**What you have to do**
Return only the lines running from the line with "rotate([0, 90, 0]) spigot();" down to the line with "import numpy as np", both included, exactly as they appear.
**** Material for this exercise ****
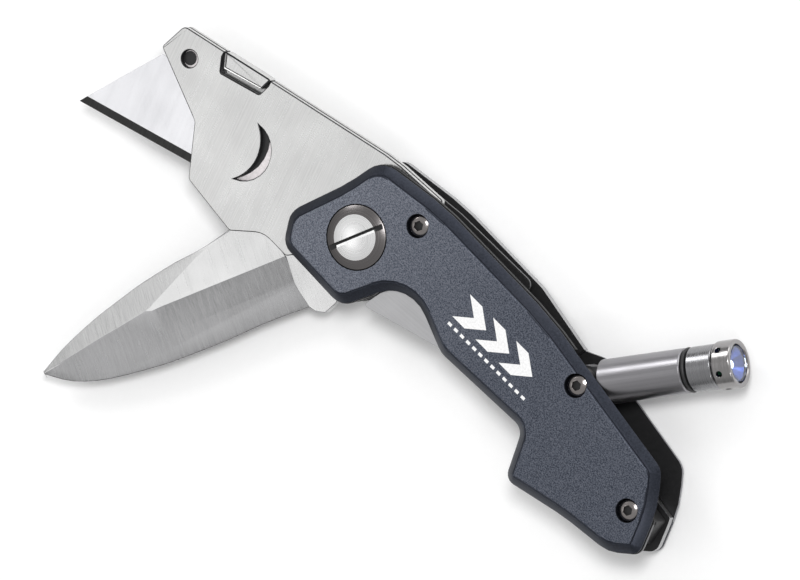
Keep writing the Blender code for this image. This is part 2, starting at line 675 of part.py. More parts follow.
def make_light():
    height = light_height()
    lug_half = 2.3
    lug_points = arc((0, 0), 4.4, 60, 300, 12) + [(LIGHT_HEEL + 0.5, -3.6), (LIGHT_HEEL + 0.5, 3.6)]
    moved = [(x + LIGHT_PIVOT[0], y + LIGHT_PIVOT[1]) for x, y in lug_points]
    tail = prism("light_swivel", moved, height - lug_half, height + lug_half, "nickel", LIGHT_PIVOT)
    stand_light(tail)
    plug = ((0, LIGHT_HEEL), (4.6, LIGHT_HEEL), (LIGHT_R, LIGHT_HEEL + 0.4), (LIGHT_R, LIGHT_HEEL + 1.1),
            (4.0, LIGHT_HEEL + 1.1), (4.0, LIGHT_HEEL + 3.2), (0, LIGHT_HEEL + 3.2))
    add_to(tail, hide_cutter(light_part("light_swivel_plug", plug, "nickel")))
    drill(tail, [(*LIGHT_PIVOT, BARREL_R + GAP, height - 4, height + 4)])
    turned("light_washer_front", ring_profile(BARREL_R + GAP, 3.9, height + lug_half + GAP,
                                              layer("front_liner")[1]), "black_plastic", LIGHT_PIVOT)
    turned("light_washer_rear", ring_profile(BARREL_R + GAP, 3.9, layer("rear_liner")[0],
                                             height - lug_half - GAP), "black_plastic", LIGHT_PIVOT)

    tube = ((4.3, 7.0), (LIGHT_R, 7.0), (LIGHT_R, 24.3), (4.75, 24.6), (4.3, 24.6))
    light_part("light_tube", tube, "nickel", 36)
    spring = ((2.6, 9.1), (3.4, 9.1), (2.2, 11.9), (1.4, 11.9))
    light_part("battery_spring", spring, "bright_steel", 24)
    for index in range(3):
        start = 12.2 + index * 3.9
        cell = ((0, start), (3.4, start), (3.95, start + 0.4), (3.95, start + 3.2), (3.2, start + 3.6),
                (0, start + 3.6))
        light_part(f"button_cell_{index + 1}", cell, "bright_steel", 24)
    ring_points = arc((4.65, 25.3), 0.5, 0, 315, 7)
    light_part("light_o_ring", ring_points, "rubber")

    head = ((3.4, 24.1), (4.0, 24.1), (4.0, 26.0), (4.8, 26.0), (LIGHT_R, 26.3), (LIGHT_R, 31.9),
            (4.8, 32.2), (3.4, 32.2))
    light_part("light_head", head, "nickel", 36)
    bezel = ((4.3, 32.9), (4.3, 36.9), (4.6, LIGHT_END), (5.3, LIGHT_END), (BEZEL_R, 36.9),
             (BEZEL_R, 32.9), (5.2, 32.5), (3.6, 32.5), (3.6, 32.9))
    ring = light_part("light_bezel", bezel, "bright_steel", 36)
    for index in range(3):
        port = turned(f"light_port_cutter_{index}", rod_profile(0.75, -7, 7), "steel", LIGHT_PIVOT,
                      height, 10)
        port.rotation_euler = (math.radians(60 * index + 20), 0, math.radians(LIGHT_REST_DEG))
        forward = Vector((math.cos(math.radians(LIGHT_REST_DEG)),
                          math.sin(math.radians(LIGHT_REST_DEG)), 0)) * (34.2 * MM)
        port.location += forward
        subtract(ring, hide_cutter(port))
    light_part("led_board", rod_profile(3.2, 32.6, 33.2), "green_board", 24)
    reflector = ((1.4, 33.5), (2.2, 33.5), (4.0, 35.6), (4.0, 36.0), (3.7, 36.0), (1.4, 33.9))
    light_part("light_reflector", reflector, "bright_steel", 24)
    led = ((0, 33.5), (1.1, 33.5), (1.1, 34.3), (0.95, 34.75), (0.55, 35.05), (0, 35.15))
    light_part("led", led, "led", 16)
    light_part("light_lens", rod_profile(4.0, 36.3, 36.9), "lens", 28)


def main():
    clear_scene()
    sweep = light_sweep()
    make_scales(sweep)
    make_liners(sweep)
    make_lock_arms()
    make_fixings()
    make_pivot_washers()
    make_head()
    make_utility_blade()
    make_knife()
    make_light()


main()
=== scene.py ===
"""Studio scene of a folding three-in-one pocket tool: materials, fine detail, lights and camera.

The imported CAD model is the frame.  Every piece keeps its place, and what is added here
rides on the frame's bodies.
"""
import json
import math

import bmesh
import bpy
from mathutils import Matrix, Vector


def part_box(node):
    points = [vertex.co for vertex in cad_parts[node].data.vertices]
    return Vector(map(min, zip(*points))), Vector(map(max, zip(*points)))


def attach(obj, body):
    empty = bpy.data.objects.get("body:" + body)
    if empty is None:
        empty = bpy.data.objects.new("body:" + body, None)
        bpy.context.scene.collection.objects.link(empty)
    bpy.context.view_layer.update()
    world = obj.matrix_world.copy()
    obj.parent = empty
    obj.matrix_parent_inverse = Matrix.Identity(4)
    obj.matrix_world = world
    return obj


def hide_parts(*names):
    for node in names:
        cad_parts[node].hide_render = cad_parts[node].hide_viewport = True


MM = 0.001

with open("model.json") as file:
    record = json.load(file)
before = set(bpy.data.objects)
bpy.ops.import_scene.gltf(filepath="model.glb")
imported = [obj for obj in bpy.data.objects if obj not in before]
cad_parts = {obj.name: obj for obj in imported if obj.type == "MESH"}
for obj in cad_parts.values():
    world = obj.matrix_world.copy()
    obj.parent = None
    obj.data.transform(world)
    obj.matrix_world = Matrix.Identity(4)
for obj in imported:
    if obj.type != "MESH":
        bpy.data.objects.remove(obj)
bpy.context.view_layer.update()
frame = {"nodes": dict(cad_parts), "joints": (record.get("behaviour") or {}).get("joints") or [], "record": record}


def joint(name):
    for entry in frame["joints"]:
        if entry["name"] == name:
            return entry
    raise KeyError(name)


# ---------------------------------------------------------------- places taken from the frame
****
**** Material for this exercise ****
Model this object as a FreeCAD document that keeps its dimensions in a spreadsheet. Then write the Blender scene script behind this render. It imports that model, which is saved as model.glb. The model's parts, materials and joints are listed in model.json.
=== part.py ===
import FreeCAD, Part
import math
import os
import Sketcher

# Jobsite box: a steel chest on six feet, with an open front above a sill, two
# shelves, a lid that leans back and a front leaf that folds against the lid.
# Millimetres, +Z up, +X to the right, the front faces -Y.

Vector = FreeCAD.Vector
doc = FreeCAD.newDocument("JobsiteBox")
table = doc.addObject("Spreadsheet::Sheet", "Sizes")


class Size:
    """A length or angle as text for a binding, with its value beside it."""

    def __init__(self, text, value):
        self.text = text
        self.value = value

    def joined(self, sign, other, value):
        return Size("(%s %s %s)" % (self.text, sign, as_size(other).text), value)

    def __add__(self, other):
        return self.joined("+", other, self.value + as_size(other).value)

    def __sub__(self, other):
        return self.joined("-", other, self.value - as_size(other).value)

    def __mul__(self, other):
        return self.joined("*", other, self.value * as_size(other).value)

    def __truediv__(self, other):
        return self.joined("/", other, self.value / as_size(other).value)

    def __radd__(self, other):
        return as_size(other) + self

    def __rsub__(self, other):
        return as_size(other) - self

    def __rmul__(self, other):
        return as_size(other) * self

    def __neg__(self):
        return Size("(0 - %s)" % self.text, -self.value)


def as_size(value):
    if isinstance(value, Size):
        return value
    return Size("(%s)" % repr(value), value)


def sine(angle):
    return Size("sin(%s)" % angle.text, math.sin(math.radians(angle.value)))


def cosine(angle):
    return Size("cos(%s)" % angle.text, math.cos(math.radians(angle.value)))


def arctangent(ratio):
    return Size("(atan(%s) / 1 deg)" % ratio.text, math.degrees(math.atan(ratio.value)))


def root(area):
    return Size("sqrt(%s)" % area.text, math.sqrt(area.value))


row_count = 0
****
**** Material for this exercise ****
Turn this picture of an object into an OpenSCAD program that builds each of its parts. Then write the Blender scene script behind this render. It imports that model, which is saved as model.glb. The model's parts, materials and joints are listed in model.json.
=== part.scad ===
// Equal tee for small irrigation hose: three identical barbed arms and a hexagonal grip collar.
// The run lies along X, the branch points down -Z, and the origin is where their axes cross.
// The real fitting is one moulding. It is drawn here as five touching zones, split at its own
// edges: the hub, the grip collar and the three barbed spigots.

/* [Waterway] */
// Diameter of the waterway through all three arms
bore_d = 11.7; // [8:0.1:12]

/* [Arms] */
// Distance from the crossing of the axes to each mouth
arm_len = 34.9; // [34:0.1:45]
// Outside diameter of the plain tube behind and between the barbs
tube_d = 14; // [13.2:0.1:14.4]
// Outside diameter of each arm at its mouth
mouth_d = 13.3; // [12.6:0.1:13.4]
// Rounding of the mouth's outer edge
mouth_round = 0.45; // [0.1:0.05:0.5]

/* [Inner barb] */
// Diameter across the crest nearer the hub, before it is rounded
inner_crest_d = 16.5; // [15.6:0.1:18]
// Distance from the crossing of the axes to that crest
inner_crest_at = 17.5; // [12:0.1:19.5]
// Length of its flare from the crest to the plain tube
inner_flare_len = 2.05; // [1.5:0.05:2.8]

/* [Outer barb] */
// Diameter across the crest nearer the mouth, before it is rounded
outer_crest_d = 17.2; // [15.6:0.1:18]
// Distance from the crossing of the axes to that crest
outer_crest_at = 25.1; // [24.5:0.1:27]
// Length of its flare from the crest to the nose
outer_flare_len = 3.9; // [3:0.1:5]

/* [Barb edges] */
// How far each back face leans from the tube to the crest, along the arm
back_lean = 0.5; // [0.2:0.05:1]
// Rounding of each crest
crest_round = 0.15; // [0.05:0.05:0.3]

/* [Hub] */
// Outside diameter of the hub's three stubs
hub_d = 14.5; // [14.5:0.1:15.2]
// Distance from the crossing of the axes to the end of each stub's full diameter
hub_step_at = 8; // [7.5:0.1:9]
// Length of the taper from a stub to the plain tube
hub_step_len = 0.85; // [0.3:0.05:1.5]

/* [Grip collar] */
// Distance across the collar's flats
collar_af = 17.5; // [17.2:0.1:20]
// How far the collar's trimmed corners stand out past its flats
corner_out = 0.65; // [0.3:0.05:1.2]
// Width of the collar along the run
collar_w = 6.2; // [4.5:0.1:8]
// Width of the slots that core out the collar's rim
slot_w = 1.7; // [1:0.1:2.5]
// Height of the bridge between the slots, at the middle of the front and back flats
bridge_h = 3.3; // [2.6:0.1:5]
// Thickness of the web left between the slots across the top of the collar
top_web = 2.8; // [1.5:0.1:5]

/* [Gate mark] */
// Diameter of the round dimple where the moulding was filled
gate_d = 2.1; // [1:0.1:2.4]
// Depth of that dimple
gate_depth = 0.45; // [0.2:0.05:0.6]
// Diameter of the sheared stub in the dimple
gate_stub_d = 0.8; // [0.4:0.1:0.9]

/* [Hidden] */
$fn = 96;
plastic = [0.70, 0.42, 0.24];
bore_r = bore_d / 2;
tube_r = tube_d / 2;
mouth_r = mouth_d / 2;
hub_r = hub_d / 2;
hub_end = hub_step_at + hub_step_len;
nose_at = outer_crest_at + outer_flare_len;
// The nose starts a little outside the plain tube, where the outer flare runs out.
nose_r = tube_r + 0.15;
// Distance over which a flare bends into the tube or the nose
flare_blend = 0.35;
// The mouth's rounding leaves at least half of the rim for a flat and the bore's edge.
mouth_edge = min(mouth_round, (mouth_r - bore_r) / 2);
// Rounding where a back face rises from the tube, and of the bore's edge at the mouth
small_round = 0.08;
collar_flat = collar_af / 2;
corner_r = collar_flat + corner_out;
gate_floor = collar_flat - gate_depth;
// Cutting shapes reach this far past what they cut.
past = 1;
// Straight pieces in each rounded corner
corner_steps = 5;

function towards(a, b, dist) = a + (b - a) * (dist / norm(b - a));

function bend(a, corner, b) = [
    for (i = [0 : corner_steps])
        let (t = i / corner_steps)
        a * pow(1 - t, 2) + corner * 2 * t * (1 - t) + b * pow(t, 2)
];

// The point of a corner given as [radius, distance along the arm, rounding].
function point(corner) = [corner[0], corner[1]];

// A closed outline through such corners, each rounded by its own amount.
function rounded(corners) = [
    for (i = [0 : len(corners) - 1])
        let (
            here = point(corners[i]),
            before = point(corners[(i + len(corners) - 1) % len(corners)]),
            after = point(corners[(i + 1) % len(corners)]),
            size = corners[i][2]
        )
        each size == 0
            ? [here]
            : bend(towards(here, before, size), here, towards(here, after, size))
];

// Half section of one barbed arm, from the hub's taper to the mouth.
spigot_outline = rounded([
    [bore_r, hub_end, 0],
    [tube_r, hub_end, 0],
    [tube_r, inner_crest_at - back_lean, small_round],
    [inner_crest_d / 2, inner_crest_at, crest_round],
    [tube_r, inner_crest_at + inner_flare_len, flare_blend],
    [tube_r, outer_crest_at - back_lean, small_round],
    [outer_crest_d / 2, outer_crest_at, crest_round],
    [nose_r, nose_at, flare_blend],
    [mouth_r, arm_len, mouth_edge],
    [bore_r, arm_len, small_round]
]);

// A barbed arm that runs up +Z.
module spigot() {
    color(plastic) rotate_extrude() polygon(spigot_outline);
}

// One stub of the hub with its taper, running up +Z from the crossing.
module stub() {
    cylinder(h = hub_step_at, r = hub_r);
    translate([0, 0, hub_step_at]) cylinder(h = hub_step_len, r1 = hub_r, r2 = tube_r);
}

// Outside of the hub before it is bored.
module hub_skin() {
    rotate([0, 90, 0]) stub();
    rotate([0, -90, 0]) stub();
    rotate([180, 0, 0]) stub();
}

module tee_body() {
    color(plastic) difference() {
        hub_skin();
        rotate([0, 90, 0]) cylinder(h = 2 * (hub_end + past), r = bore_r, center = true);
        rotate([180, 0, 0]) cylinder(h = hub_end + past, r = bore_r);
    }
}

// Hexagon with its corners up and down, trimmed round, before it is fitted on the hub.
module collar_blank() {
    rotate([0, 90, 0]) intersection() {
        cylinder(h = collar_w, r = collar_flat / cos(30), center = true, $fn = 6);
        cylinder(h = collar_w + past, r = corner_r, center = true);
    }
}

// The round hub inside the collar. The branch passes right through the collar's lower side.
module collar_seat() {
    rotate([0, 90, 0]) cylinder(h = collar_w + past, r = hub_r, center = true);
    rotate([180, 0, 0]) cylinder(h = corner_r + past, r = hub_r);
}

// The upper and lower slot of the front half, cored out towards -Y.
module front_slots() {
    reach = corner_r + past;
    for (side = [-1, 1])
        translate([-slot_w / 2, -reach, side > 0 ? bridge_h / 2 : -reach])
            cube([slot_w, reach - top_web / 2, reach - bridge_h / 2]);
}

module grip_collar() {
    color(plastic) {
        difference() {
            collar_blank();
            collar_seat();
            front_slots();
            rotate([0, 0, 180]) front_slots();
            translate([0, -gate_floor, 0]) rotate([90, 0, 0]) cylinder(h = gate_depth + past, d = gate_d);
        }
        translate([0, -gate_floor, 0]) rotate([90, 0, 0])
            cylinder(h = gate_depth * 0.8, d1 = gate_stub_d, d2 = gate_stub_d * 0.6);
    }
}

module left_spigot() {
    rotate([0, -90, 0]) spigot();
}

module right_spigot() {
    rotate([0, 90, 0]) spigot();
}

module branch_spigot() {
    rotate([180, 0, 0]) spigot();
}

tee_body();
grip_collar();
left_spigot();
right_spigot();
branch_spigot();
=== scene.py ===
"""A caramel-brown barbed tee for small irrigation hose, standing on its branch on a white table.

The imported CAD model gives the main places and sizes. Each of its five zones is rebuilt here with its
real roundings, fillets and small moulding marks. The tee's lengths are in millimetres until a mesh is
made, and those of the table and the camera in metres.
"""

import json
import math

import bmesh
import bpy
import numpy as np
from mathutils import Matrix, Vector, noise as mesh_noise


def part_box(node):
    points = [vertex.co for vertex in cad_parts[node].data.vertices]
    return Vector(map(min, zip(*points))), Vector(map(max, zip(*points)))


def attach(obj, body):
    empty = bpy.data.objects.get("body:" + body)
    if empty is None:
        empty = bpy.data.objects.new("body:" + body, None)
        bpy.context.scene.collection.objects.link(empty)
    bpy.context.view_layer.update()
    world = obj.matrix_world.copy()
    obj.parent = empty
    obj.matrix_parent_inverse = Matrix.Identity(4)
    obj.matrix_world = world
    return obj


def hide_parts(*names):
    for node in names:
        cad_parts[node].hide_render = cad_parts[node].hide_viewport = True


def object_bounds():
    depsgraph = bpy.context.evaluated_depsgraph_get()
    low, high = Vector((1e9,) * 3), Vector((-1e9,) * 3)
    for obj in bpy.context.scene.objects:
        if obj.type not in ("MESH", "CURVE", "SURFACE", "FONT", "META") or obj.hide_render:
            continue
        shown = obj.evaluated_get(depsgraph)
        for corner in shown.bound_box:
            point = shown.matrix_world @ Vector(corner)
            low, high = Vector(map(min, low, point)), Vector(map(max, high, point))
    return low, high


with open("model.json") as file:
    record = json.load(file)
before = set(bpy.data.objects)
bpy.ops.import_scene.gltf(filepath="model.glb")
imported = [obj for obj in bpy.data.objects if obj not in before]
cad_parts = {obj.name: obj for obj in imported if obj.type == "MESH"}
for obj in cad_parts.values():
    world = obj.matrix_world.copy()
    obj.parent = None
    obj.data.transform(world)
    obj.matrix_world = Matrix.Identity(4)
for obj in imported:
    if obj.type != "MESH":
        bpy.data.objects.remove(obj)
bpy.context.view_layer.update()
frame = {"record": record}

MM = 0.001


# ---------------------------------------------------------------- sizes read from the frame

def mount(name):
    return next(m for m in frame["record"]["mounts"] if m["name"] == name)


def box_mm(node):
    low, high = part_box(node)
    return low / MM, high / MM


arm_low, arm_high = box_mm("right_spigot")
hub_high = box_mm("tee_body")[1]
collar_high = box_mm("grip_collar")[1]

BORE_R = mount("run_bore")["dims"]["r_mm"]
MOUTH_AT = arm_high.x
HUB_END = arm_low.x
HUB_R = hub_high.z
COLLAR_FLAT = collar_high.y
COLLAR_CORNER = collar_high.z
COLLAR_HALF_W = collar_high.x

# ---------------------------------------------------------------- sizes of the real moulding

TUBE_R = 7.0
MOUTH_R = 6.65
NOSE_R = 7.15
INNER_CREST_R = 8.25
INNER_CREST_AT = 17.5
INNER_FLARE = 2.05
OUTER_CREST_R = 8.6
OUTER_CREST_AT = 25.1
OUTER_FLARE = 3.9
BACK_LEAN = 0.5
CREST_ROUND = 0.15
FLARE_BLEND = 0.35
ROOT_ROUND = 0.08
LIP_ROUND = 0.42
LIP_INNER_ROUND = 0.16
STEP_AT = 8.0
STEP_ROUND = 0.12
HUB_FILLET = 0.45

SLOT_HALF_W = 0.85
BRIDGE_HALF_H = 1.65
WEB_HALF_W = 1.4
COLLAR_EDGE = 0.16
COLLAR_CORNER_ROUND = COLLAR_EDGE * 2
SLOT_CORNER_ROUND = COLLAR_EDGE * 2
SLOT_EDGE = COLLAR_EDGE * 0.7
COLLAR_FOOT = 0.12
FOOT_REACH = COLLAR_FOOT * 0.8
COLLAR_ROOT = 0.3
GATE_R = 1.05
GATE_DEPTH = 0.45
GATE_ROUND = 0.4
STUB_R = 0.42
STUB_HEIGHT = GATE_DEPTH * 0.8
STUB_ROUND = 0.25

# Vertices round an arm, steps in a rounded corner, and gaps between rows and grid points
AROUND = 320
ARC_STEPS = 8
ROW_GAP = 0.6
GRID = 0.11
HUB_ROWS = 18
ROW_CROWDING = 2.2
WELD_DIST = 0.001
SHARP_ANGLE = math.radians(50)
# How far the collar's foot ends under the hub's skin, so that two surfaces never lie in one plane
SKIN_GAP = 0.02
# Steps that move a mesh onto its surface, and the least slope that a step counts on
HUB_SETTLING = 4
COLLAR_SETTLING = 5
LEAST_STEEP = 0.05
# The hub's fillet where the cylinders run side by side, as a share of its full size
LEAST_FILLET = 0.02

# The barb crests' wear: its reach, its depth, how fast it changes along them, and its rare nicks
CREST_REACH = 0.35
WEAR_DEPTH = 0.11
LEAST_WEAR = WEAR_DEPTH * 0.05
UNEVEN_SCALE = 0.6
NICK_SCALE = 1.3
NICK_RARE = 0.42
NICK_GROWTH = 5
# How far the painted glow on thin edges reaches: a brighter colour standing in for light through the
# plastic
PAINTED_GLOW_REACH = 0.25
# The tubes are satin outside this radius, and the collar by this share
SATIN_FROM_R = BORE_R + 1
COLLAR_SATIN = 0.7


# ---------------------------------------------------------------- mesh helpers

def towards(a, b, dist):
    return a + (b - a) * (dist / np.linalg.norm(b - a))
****
**Correct answer**
    rotate([0, 90, 0]) spigot();
}

module branch_spigot() {
    rotate([180, 0, 0]) spigot();
}

tee_body();
grip_collar();
left_spigot();
right_spigot();
branch_spigot();
=== scene.py ===
"""A caramel-brown barbed tee for small irrigation hose, standing on its branch on a white table.

The imported CAD model gives the main places and sizes. Each of its five zones is rebuilt here with its
real roundings, fillets and small moulding marks. The tee's lengths are in millimetres until a mesh is
made, and those of the table and the camera in metres.
"""

import json
import math

import bmesh
import bpy
import numpy as np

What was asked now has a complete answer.